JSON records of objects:
++++++++++
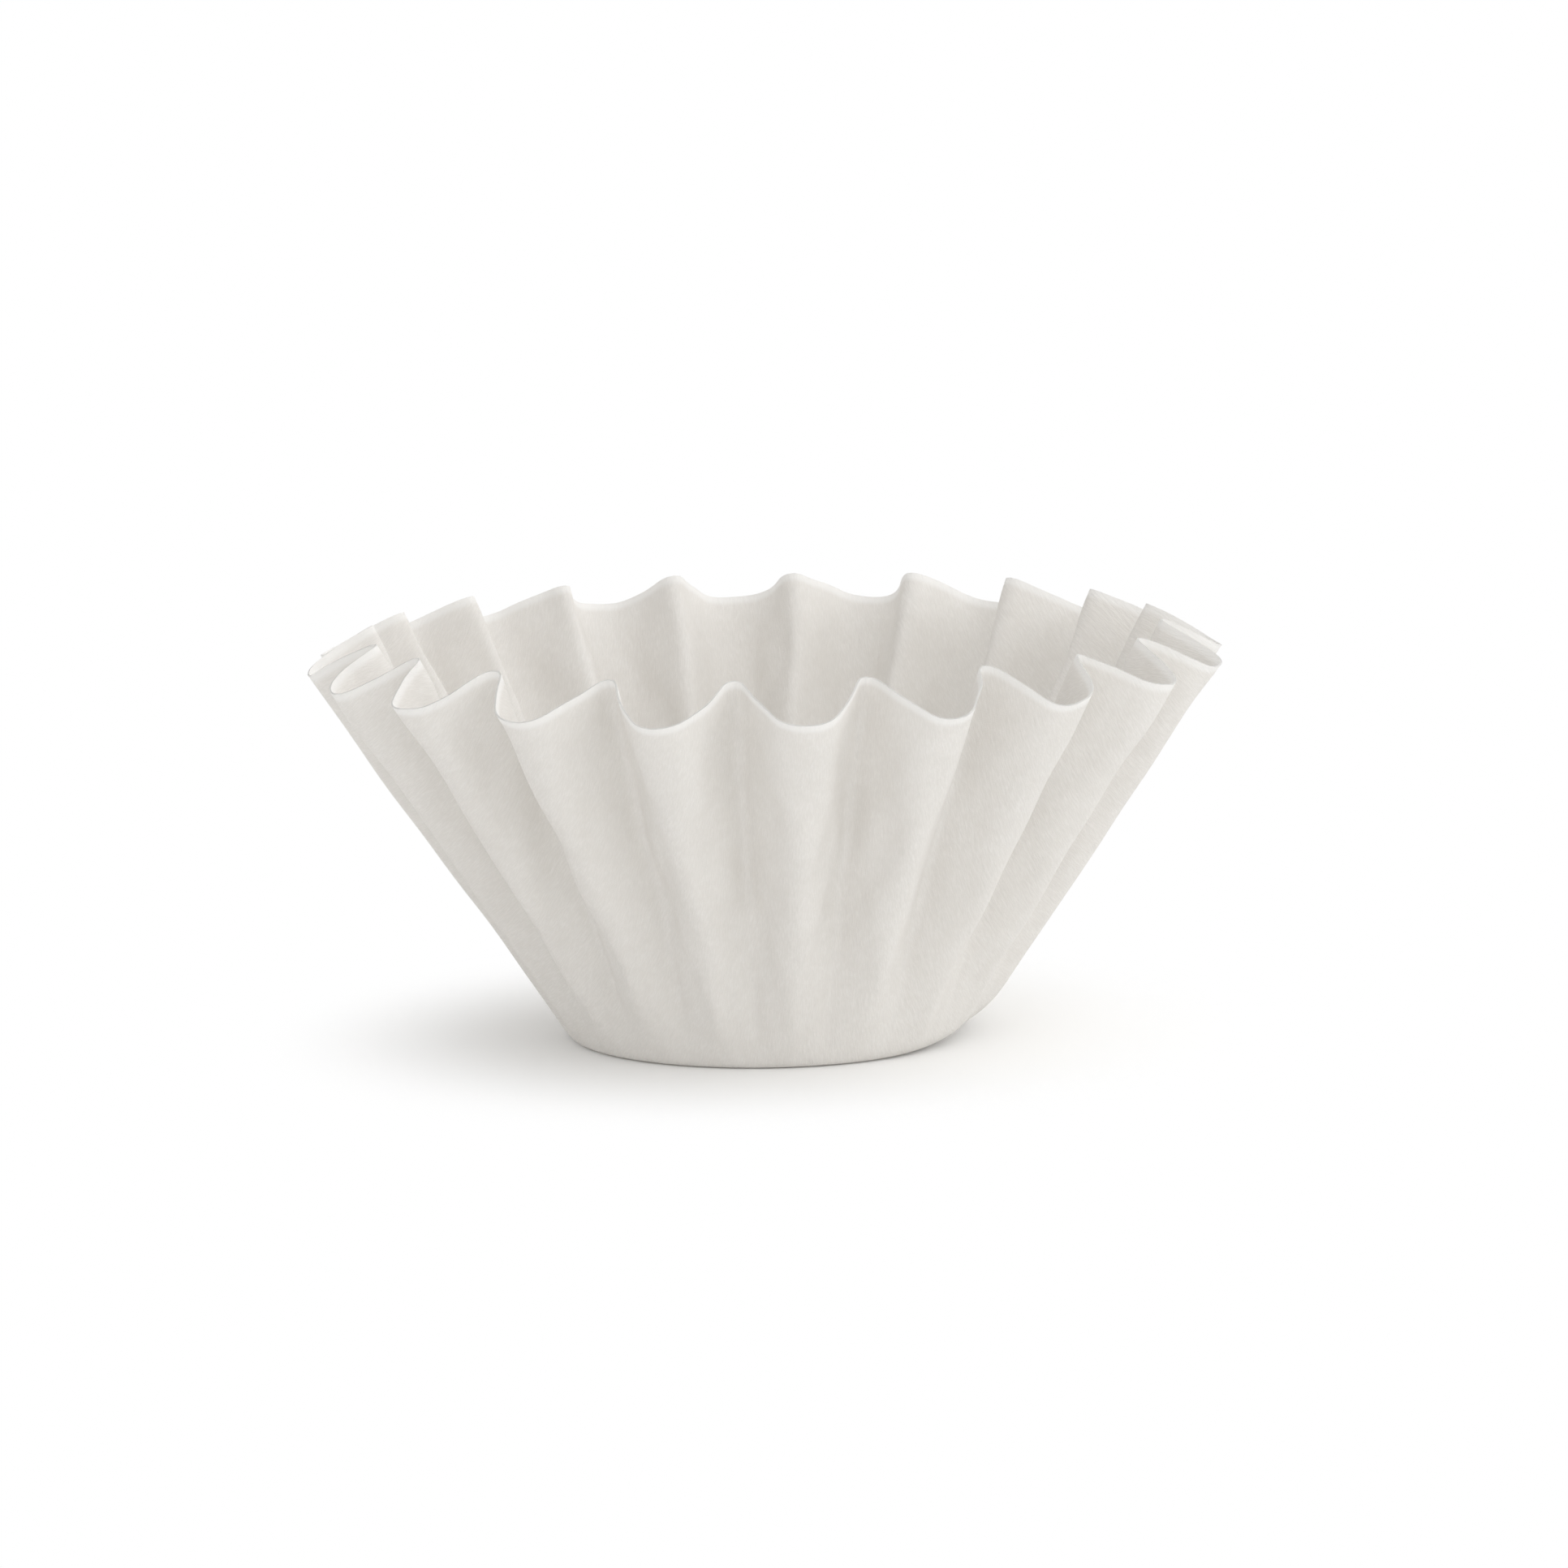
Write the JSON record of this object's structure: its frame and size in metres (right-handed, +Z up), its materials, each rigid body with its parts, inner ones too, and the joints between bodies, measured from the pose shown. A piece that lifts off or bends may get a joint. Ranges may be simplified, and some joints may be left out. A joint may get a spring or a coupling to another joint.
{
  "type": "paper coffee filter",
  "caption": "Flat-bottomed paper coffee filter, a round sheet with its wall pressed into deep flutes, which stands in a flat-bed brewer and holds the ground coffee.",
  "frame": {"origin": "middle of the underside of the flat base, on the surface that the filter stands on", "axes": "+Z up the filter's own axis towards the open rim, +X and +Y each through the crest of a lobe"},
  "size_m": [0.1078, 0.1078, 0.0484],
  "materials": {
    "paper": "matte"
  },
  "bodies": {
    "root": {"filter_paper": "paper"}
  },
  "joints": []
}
++++++++++
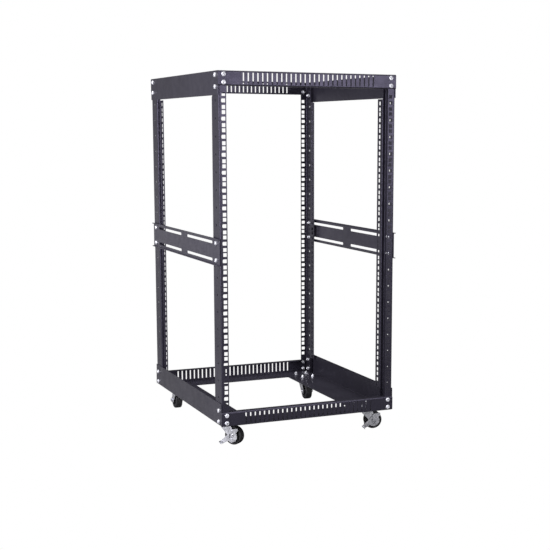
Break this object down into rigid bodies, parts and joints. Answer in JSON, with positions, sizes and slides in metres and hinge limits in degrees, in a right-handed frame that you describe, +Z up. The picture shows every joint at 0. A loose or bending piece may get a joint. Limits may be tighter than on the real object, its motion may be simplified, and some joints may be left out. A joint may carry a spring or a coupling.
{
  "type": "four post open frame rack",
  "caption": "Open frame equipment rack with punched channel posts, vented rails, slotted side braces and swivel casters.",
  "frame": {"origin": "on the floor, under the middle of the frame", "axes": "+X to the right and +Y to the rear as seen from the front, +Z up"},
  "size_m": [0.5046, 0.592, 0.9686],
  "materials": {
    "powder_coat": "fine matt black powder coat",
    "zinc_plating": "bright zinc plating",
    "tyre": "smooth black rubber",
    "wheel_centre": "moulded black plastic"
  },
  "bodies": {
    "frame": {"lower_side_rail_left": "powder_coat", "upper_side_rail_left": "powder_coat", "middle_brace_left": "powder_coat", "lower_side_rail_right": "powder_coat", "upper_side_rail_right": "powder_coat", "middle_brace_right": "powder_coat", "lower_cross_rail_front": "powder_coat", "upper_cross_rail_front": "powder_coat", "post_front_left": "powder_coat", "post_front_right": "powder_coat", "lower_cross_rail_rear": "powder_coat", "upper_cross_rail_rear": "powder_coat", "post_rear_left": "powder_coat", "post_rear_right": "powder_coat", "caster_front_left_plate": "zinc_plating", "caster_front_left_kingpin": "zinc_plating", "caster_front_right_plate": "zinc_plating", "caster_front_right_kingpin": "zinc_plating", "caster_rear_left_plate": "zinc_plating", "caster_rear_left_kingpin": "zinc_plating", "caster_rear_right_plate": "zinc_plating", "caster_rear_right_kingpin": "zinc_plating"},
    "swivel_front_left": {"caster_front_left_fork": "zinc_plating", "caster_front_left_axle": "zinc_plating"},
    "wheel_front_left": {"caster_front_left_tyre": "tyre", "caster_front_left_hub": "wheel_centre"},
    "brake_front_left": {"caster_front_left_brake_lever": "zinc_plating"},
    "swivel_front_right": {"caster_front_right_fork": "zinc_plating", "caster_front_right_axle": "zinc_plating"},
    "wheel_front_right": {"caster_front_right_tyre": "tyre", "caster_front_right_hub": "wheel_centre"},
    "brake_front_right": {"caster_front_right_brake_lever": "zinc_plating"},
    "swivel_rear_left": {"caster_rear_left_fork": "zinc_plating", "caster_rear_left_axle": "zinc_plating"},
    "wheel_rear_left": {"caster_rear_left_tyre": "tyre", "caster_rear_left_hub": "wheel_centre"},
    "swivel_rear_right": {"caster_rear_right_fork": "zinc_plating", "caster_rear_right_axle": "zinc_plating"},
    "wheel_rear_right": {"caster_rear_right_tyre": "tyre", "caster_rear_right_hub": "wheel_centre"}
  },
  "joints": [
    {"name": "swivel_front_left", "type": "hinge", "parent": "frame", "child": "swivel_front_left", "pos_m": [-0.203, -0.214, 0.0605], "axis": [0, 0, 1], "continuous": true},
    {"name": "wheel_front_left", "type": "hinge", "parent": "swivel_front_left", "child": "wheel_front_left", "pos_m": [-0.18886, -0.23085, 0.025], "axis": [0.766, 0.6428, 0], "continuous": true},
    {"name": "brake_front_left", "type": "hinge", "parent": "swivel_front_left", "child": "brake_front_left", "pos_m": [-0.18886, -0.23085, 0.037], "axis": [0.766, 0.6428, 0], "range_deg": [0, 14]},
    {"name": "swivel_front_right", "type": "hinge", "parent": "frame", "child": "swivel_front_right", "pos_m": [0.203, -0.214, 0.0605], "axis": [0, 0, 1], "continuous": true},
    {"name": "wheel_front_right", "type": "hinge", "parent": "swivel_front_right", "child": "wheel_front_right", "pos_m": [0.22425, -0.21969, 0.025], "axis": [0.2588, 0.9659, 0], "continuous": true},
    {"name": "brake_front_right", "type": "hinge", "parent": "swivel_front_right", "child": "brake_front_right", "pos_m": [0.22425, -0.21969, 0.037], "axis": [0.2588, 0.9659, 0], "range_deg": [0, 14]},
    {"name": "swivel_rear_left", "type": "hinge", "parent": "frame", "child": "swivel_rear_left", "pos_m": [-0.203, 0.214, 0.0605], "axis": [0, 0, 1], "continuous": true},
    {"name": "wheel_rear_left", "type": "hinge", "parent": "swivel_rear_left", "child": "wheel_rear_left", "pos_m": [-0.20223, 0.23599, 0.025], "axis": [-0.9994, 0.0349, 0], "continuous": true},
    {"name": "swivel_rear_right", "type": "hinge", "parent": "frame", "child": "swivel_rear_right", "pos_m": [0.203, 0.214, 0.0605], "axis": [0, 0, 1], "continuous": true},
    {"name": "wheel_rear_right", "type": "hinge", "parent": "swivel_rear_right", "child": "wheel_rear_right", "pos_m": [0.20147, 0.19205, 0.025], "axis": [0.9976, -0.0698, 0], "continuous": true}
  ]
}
++++++++++
Task brief: List the lines that contain the word "handed".

Response to this exercise:
Write the JSON record of this object's structure: its frame and size in metres (right-handed, +Z up), its materials, each rigid body with its parts, inner ones too, and the joints between bodies, measured from the pose shown. A piece that lifts off or bends may get a joint. Ranges may be simplified, and some joints may be left out. A joint may get a spring or a coupling to another joint.
Break this object down into rigid bodies, parts and joints. Answer in JSON, with positions, sizes and slides in metres and hinge limits in degrees, in a right-handed frame that you describe, +Z up. The picture shows every joint at 0. A loose or bending piece may get a joint. Limits may be tighter than on the real object, its motion may be simplified, and some joints may be left out. A joint may carry a spring or a coupling.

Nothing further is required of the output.